### Objective
Restate word for word the lines of the data below, from the first through the one that has "wall = 1.8; // [1.6:0.1:1.9]".

════════════════

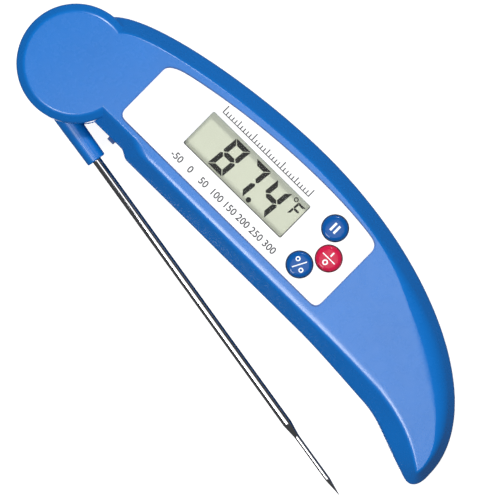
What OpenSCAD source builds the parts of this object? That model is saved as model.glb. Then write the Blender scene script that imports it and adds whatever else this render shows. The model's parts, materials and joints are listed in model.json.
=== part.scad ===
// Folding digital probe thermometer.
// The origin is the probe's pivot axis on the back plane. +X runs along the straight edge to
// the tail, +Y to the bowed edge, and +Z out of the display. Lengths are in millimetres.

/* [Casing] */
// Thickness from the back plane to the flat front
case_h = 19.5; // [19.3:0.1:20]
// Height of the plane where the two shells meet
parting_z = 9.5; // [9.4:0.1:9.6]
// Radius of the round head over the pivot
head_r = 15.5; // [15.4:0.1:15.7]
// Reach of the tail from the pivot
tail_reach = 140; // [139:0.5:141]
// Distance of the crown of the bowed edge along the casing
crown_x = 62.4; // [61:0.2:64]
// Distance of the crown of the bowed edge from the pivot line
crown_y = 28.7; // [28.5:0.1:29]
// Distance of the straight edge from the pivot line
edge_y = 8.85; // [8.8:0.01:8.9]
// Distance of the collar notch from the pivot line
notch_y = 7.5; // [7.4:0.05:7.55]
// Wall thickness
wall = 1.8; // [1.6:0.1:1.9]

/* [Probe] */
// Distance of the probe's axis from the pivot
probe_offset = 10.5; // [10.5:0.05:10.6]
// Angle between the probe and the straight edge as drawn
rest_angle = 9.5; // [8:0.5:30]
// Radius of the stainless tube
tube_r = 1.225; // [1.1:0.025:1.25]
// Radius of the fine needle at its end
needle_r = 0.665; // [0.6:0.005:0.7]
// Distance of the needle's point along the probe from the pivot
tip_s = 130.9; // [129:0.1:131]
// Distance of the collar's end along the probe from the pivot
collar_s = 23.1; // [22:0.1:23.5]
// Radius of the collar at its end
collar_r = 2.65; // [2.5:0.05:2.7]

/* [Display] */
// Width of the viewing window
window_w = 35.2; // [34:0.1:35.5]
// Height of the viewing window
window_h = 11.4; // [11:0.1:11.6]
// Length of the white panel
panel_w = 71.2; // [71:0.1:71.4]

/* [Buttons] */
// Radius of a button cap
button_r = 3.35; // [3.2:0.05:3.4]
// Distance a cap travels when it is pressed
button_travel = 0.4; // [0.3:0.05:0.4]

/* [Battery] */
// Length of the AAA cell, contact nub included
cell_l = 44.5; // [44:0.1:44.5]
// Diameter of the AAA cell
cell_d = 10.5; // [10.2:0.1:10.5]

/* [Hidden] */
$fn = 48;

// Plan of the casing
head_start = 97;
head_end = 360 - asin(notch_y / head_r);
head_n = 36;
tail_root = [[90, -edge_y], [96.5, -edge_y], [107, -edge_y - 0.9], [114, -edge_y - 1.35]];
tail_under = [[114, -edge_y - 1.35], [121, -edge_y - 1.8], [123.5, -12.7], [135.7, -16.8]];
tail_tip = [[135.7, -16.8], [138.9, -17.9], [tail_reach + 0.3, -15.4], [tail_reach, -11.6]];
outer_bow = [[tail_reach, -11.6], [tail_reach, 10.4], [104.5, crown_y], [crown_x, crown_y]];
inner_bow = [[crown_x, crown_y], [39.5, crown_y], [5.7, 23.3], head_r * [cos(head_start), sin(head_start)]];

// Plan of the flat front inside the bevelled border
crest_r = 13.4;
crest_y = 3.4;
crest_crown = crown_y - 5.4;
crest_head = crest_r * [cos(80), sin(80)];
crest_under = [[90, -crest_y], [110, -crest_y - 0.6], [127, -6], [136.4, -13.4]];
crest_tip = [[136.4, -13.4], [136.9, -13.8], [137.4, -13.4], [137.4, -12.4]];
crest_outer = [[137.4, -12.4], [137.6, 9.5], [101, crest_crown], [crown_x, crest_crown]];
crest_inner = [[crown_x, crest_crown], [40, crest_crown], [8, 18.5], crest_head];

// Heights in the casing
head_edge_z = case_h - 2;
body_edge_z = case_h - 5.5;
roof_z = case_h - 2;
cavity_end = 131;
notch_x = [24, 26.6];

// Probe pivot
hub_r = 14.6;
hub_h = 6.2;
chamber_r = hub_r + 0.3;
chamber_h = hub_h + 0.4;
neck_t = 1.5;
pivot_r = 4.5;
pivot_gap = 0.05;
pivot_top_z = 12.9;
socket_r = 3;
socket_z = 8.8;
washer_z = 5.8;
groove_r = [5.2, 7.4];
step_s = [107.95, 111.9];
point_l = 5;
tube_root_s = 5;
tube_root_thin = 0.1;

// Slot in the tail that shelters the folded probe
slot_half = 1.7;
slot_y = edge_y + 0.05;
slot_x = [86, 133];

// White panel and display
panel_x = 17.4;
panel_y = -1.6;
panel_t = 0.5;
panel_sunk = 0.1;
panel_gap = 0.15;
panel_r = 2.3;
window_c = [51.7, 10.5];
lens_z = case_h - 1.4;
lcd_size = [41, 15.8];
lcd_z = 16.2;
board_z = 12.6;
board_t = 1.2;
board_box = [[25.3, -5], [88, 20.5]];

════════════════

### Full answer
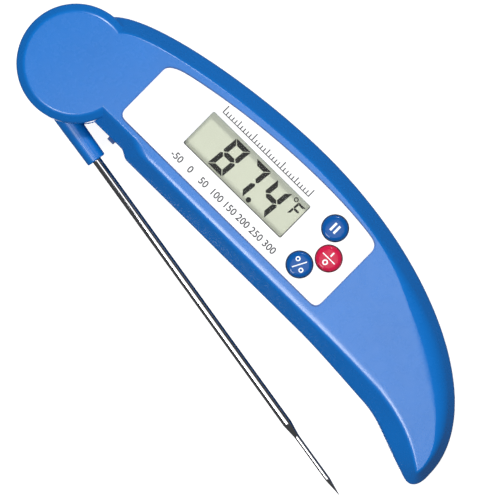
What OpenSCAD source builds the parts of this object? That model is saved as model.glb. Then write the Blender scene script that imports it and adds whatever else this render shows. The model's parts, materials and joints are listed in model.json.
=== part.scad ===
// Folding digital probe thermometer.
// The origin is the probe's pivot axis on the back plane. +X runs along the straight edge to
// the tail, +Y to the bowed edge, and +Z out of the display. Lengths are in millimetres.

/* [Casing] */
// Thickness from the back plane to the flat front
case_h = 19.5; // [19.3:0.1:20]
// Height of the plane where the two shells meet
parting_z = 9.5; // [9.4:0.1:9.6]
// Radius of the round head over the pivot
head_r = 15.5; // [15.4:0.1:15.7]
// Reach of the tail from the pivot
tail_reach = 140; // [139:0.5:141]
// Distance of the crown of the bowed edge along the casing
crown_x = 62.4; // [61:0.2:64]
// Distance of the crown of the bowed edge from the pivot line
crown_y = 28.7; // [28.5:0.1:29]
// Distance of the straight edge from the pivot line
edge_y = 8.85; // [8.8:0.01:8.9]
// Distance of the collar notch from the pivot line
notch_y = 7.5; // [7.4:0.05:7.55]
// Wall thickness
wall = 1.8; // [1.6:0.1:1.9]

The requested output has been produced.